I posted this response, and "when I come back", here is Billy's take on the 329 Bodyguard. This pretty much says it all for a 25 oz. .44 Mag, with real results.
http://www.handgunforum.net/smith-w...-guard-44-magnum-muzzle-flash-pics-video.html

The recoil doesn't seem any more than my 44 oz. Ruger Alaskan 2.5" super-snubby in .454 Casull full-loads (260 grain, 1800 fps, 1871 ft-lb).
But the muzzle flash is a LOT more, I think. I've only shot mine in broad daylight. I'll have to try my Alaskan in low light conditions sometime.


----------



## Steve M1911A1

Hey, *nuc*, have you ever actually fired a .44 Magnum (in any barrel length)?

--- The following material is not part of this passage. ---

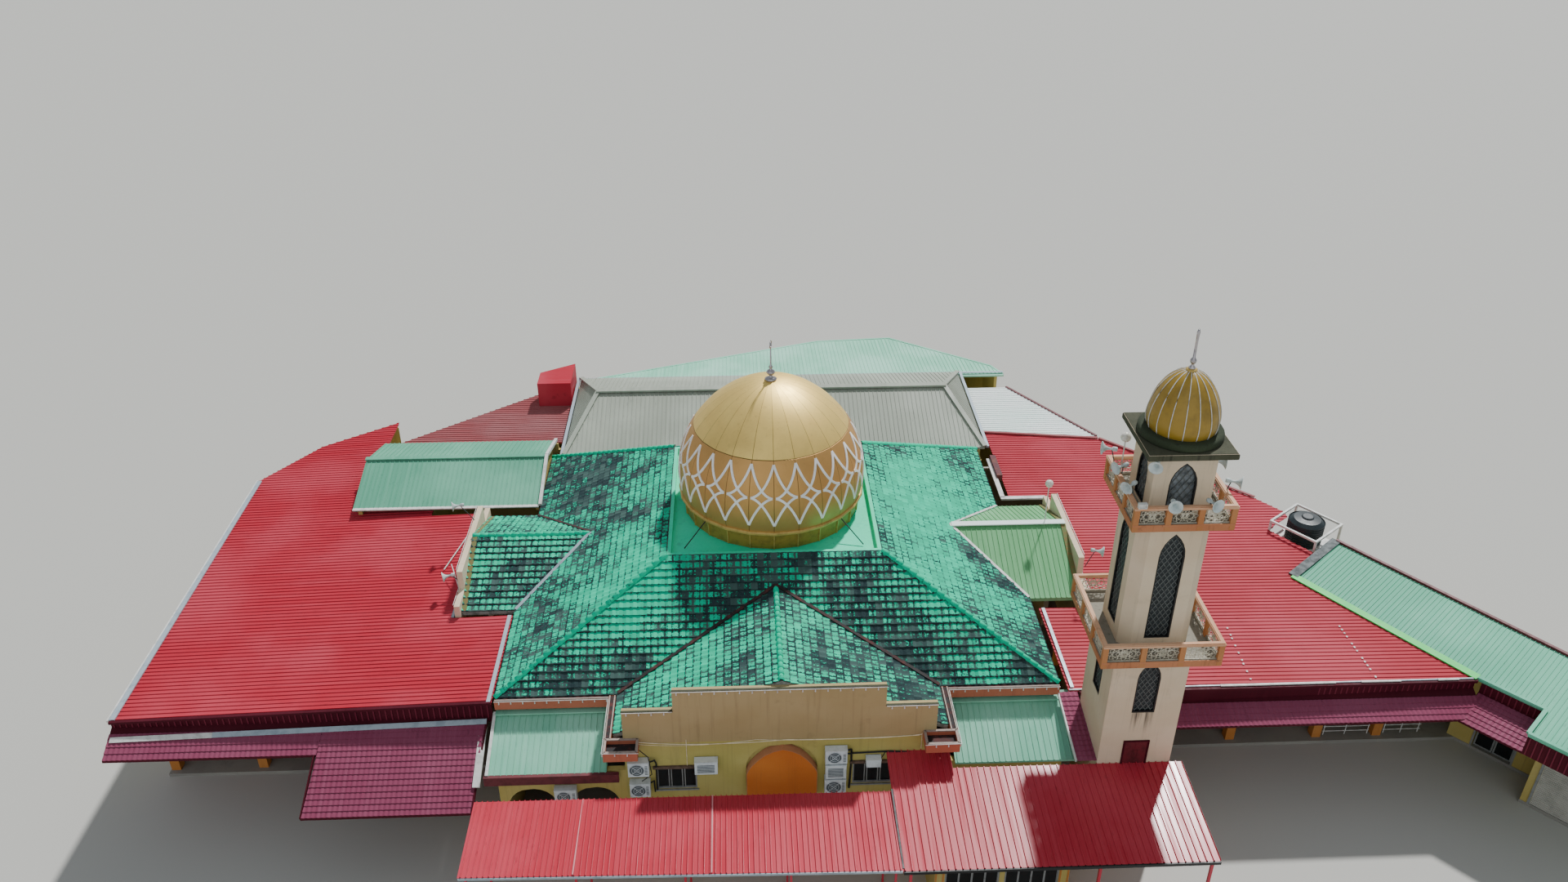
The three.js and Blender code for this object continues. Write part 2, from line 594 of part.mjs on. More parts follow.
// Veranda posts with the beam that they carry
function verandaRow(x0, x1, postPlaces, under) {
  const foot = veranda.line - veranda.postFront;
  const beam = wallAlong([[x0, veranda.line], [x1, veranda.line]], veranda.beam, veranda.foot, under);
  const posts = postPlaces.map((x) => box(x, x + veranda.post, foot, foot + veranda.post, floorTop + seam,
    veranda.postTop));
  return joined([beam, ...posts]);
}

function leftWingParts() {
  const wing = leftWing;
  const roof = (x) => wing.zHall + wing.fall * (x + 11.6);
  const under = (x) => roof(x) - roofSheet - seam;
  place('left_wing_roof', plate([
    [wing.left, wing.front], [wing.right, wing.front], [wing.right, -4.15], [-14.3, -4.15], [-14.3, 4.3],
    [-17.0, 4.3], [-17.0, 5.0], [-20.95, 5.0], [-20.95, 14.4], [-24.6, 12.0], [-26.95, 8.6],
  ], roof, roofSheet), 'redSheet');
  const band = plate([
    [wing.left, wing.front], [wing.right, wing.front], [wing.right, wing.front + bandDepth],
    [wing.left, wing.front + bandDepth],
  ], under, wing.band);
  const skirt = plate([
    [wing.left, leftSkirt.front], [-18.4, leftSkirt.front], [-18.6, leftSkirt.awning], [-12.15, leftSkirt.awning],
    [-11.8, wing.front + 0.05], [wing.left, wing.front + 0.05],
  ], (x, y) => leftSkirt.top + leftSkirt.fall * (y - wing.front), skirtSheet);
  place('left_wing_front', band.add(skirt), 'maroon');
  place('left_veranda_posts', verandaRow(-26.7, -11.7, veranda.left, under), 'orange');
  place('left_wing_wall', wallAlong([
    [-21.0, 14.2], [-24.5, 11.8], [-26.7, 8.5], [-26.7, veranda.line + 0.4],
  ], wingWall, floorTop + seam, under), 'yellow');
  place('left_wing_floor', upright([
    [-26.75, -7.3], [-hall.wallX - seam, -7.3], [-hall.wallX - seam, 8.9], [-20.9, 8.9], [-20.9, 14.3],
    [-24.55, 11.9], [-26.75, 8.6],
  ], 0, floorTop), 'concrete');
}

// The annex is drawn in its own frame with its front towards -Y, then turned into place.
function turnAnnex(solid) {
  return solid.rotate([0, 0, annex.turn]).translate([annex.x, annex.y, 0]);
}

// The square frame of the water tank stands at an angle in a notch of the roof.
function turnTank(solid) {
  return solid.rotate([0, 0, tank.turn]).translate([tank.x, tank.y, 0]);
}

// Right wing: the same kind of roof, ending at the turned annex

function rightWingParts() {
  const wing = rightWing;
  const roof = (x) => wing.zHall - wing.fall * (x - 12);
  const under = (x) => roof(x) - roofSheet - seam;
  const sheet = plate([
    [wing.end + 0.15, wing.front + wing.skew], [26.7, -0.4], [26.25, -0.09], [25.58, 0.53], [25.24, 1.86],
    [25.3, 2.3], [26.3, 3.5], [25.3, 4.8], [18.8, 11.15], [12.5, 11.95], [12.5, 5.1], [14.3, 5.1], [14.3, -4.15],
    [11.95, -4.15], [11.95, wing.front],
  ], roof, roofSheet);
  const clear = tank.half + tank.post + seam;
  const notch = turnTank(box(-clear, clear, -clear, clear, 0, far));
  const besideAnnex = turnAnnex(upright(grown(annexOutline, seam), 0, far));
  place('right_wing_roof', sheet.subtract(besideAnnex).subtract(notch), 'redSheet');
  const start = 16.0;
  const endFront = wing.front + wing.skew;
  const band = plate([
    [start, wing.front], [wing.end, endFront], [wing.end, endFront + bandDepth], [start, wing.front + bandDepth],
  ], under, wing.band);
  const skirt = plate([
    [start, rightSkirt.front], [29.0, rightSkirt.front], [wing.end, -9.7], [wing.end, endFront + 0.05],
    [start, wing.front + 0.05],
  ], (x, y) => rightSkirt.top + rightSkirt.fall * (y - wing.front), skirtSheet);
  const past = turnAnnex(box(annexMitre - seam, far, -far, far, 0, far));
  place('right_wing_front', band.add(skirt).subtract(past), 'maroon');
  const posts = verandaRow(12.0, 30.6, veranda.right, under);
  place('right_veranda_posts', posts.subtract(turnAnnex(box(0, 9, -0.2, 3, 0, 9))), 'orange');
  const rearHeight = rightRearHeight - roofSheet - seam;
  place('right_wing_wall', wallAlong([
    [24.75, -2.3], [24.75, 4.9], [18.6, 11.05], [14.7, 17.5], [12.4, 17.5],
  ], wingWall, floorTop + seam, (x, y) => (y > 12 ? rearHeight : under(x))), 'yellow');
  const wingFloor = upright([
    [hall.wallX + seam, -7.3], [30.95, -7.3], [30.6, -6.8], [24.8, -1.6], [24.78, 4.95], [18.65, 11.1],
    [12.5, 11.85], [12.5, 8.9], [hall.wallX + seam, 8.9],
  ], 0, floorTop);
  const annexFloor = upright([
    [-6.7, -1.45], [1.1, -0.02], [4.6, -0.02], [4.6, -1.82], [9.32, -1.82], [9.32, 0.8], [-6.62, 2.2],
  ], 0, floorTop);
  place('right_wing_floor', wingFloor.add(turnAnnex(annexFloor)), 'concrete');
}

// Hall behind the dome hall, under a hipped sheet roof, with lower roofs round it

function rearParts() {
  const r = rearHall;
  const middle = (r.front + r.back) / 2;
  const eaves = [
    [r.left, r.front, r.eave], [r.right, r.front, r.eave], [r.right, r.back, r.eave], [r.left, r.back, r.eave],
  ];
  const ridge = [[r.ridgeLeft, middle, r.ridge], [r.ridgeRight, middle, r.ridge]];
  const shell = hull([...eaves, ...ridge, ...eaves.map(([x, y, z]) => [x, y, z - r.sheet])]);
  place('rear_hall_roof', shell.subtract(roomUnder(eaves, ridge, r.sheet)), 'beigeSheet');
  const room = roomUnder(eaves, ridge, r.sheet + seam);
  const sides = [r.wallLeft, r.wallRight - r.wall].flatMap((x) => [
    box(x, x + r.wall, r.front, r.wallBack, 0, 9).intersect(room),
    box(x, x + r.wall, hall.backY + seam, r.front + 0.3, 0, 5.5),
  ]);
  const back = box(r.wallLeft, r.wallRight, r.wallBack - r.wall, r.wallBack, 0, 9).intersect(room);
  place('rear_hall_walls', joined([...sides, back]), 'yellow');
  const leanHeight = (x, y) => rearLeanTo.height - rearLeanTo.fall * (y - rearLeanTo.line);
  place('rear_lean_to_roof', plate([
    [-10.9, rearLeanTo.start + seam], [14.9, rearLeanTo.start + seam], [14.4, 20.4], [8.7, 26.15], [3.85, 25.75],
  ], leanHeight, roofSheet), 'greenSheet');
  const leanWall = wallAlong([
    [14.6, 19.1], [14.15, 20.3], [8.6, 25.9], [3.9, 25.5], [-10.9, 19.15],
  ], wingWall, 0, (x, y) => leanHeight(x, y) - roofSheet - seam);
  const leftWall = wallAlong([
    [-10.8, 19.15], [-11.4, 18.95], [-13.3, 17.6], [-20.0, 12.35],
  ], wingWall, 0, () => leftRear.height - roofSheet - seam);
  place('rear_outer_wall', leanWall.add(leftWall), 'yellow');
  place('right_rear_roof', plate([
    [12.35, 12.15], [18.7, 11.35], [14.8, 17.6], [12.35, 17.6],
  ], () => rightRearHeight, roofSheet), 'greenSheet');
}

// Sheet roofs at the left rear, with a raised box where they meet the rear hall

function leftRearParts() {
  const g = leftGabled;
  const underEave = g.eave - g.sheet;
  const underRidge = g.ridge - g.sheet;
  place('left_gabled_roof', alongX([
    [g.front, g.eave], [g.front, underEave], [g.line, underRidge], [g.back, underEave], [g.back, g.eave],
    [g.line, g.ridge],
  ], g.left, g.right), 'greenSheet');
  const room = alongX([
    [g.front, -1], [g.back, -1], [g.back, underEave - seam], [g.line, underRidge - seam], [g.front, underEave - seam],
  ], -far, far);
  const backLine = 10.9;
  const wallTop = 5.7;
  place('left_gabled_walls', joined([
    box(-20.7, -11.4, backLine, backLine + wingWall, 0, 9),
    box(-20.7, -20.5, g.front + 0.1, backLine + wingWall, 5.66, 9),
    box(-11.8, -11.65, g.front + 0.1, backLine + wingWall, 5.75, 9),
    box(-11.5, rearHall.wallLeft - seam, backLine, backLine + wingWall, 0, wallTop),
  ]).intersect(room), 'yellow');
  const sheet = plate([
    [-20.3, 12.3], [-11.2, 12.1], [-11.2, 19.3], [-13.4, 17.9],
  ], () => leftRear.height, roofSheet);
  const raised = upright([
    [-13.2, 16.4], [-11.25, 16.4], [-11.25, 19.0], [-13.2, 17.85],
  ], leftRear.height - 0.05, leftRear.boxTop);
  place('left_rear_roof', sheet.add(raised), 'redSheet');
}

// Annex: a narrow room with a double door, and a store with a roller shutter that stands further forward

function annexDoors() {
  const middle = (annexDoor.from + annexDoor.to) / 2;
  const spans = [
    ['annex_door_left', annexDoor.from + doorGap, middle - annexDoor.between / 2],
    ['annex_door_right', annexDoor.to - doorGap, middle + annexDoor.between / 2],
  ];
  for (const [name, hinge, edge] of spans) {
    const leaf = box(Math.min(hinge, edge), Math.max(hinge, edge), annex.wall - annexDoor.leaf, annex.wall,
      floorTop + annexDoor.lift, annexDoor.top - annexDoor.lift);
    const pin = new THREE.CylinderGeometry(annexDoor.pin, annexDoor.pin, annexDoor.top - floorTop - 2 * seam, 8);
    pin.rotateX(Math.PI / 2);
    pin.translate(hinge + Math.sign(edge - hinge) * annexDoor.pivot, annex.wall - annexDoor.pivot,
      (annexDoor.top + floorTop) / 2);
    place(name, turnAnnex(leaf.add(toSolid(pin))), 'glass');
  }
}

function annexParts() {
  const height = (x, y) => annex.edgeHeight + annex.fall * (y - annex.frontEdge);
  const under = (x, y) => height(x, y) - roofSheet - seam;
  const front = annexShutter.y;
  place('annex_roof', turnAnnex(plate(annexOutline, height, roofSheet)), 'greenSheet');
  const rearWall = wallAlong([[9.3, -1.7], [9.3, 0.78], [-6.6, 2.18], [-6.6, -1.3]], annex.wall,
    floorTop + seam, under);
  const frontWall = wallAlong([[0.83, 1.5], [0.83, 0], [4.62, 0], [4.62, front], [9.3, front]], annex.wall,
    floorTop + seam, under);
  const openings = joined([
    box(annexDoor.from, annexDoor.to, -1, 1, 0, annexDoor.top),
    box(annexShutter.from, annexShutter.to, front - 1, front + 1, 0, annexShutter.top),
  ]);
  place('annex_walls', turnAnnex(rearWall.add(frontWall).subtract(openings)), 'yellow');
  const shutterFace = front + 0.05;
  place('annex_shutter', turnAnnex(box(annexShutter.from + seam, annexShutter.to - seam, shutterFace,
    shutterFace + annexShutter.thickness, floorTop + seam, annexShutter.top - seam)), 'white');
  const s = annexSkirt;
  const skirt = plate([
    [annexMitre, s.front], [s.storeEdge + 0.05, s.front], [s.storeEdge + 0.05, -2.45], [annexMitre, -2.45],
  ], (x, y) => s.top + s.fall * (y - annex.frontEdge), skirtSheet);
  const bands = [
    wallAlong([[annexMitre, annex.frontEdge], [s.storeEdge, annex.frontEdge]], bandDepth, 4.75, under),
    wallAlong([[s.storeEdge, annex.frontEdge + bandDepth], [s.storeEdge, s.storeFront], [9.58, s.storeFront]],
      bandDepth, 4.3, under),
  ];
  place('annex_front', turnAnnex(joined([...bands, skirt])), 'maroon');
}

// Water tank on its frame

function waterTank() {
  const half = tank.half;
  const post = tank.post;
  const bar = 2 * post;
  const posts = squareCorners(half, half, 0).map(([x, y]) => (
    box(x - post, x + post, y - post, y + post, 0, tank.frameTop)));
  const square = (z) => box(-half - post, half + post, -half - post, half + post, z, z + bar)
    .subtract(box(-half + post, half - post, -half + post, half - post, z - 1, z + 1));
  const deck = box(-half, half, -half, half, tank.deck, tank.deck + bar);
  const r = tank.radius;
  const foot = tank.deck + bar - 0.02;
  const vessel = turned([
    [0, foot], [r - 0.03, foot], [r, foot + 0.12], [r, tank.top - 0.23], [r - 0.23, tank.top - 0.06], [0, tank.top],
  ], 24);
  const squares = [square(tank.frameTop - bar), square(tank.midBar)];
  place('water_tank', turnTank(joined([deck, ...posts, ...squares, vessel])), 'white');
}

crossGables();
hallBody();
hallRoof();
goldDome();
porticoWall();
frontWalls();
gutters();
lowRoofs();
frontCanopies();
minaretTower();
leftWingParts();
rightWingParts();
rearParts();
leftRearParts();
annexDoors();
annexParts();
waterTank();

export default building;
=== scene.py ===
# Mosque building with a gold dome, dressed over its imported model.
# Sizes below are real metres; toModel brings them to the 1:2 model.
import json
import math
import bpy
import numpy as np
from mathutils import Matrix, Vector


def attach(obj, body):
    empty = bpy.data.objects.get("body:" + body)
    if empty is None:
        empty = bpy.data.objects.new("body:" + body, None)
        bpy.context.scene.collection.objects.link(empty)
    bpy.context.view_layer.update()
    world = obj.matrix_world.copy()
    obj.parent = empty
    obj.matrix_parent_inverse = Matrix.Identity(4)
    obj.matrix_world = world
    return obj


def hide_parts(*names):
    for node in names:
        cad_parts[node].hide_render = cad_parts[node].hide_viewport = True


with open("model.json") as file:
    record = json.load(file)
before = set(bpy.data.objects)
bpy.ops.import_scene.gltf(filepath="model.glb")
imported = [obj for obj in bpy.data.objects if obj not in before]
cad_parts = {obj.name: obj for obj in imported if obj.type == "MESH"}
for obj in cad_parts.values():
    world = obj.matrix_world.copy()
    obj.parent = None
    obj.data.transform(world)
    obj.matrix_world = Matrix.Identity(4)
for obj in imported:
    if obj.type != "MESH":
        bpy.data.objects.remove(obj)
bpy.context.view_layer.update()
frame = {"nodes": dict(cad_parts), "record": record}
toModel = 0.5
rng = np.random.default_rng(7)

camera = {
    "place": (-1.411, -47.130, 39.268),    # real metres from the middle of the hall
    "pitch": 29.823,                       # degrees below the horizon
    "yaw": 2.425,                          # degrees towards +X
    "roll": 0.091,
    "lens": 27.715,                        # mm on a 36 mm sensor
}


def addCamera():
    pitch, yaw, roll = (math.radians(camera[key]) for key in ("pitch", "yaw", "roll"))
    right = np.array([math.cos(yaw), -math.sin(yaw), 0.0])
    ahead = np.array([math.sin(yaw) * math.cos(pitch), math.cos(yaw) * math.cos(pitch), -math.sin(pitch)])
    up = np.cross(right, ahead)
    right, up = right * math.cos(roll) + up * math.sin(roll), up * math.cos(roll) - right * math.sin(roll)
    data = bpy.data.cameras.new("photoCamera")
    data.lens = camera["lens"]
    data.sensor_width = 36
    data.clip_end = 500
    eye = bpy.data.objects.new("photoCamera", data)
    bpy.context.scene.collection.objects.link(eye)
    turn = Matrix((right, up, -ahead)).transposed().to_4x4()
    eye.matrix_world = Matrix.Translation(Vector(camera["place"]) * toModel) @ turn
    bpy.context.scene.camera = eye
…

It's not a beginner's gun, no matter where you're going to hike and what critters you'll face.


----------



## nuc

yes, and the 357 and 10mm semi. Some difference but with practice and training-all will be manageable.


----------



## Steve M1911A1

Just checking.
I'm glad that you know what you're getting into.


----------



## DanP_from_AZ

Steve M1911A1 said:


> Just checking.
> I'm glad that you know what you're getting into.


Thanks Steve, a big "PLUS ONE" for covering my "you know what". :smt1099
After all my long verbose replies, I forgot to ask *Nuc *the most obvious question.

Not the first time, and won't be the last time I forget to see the forest while slogging through the trees.


----------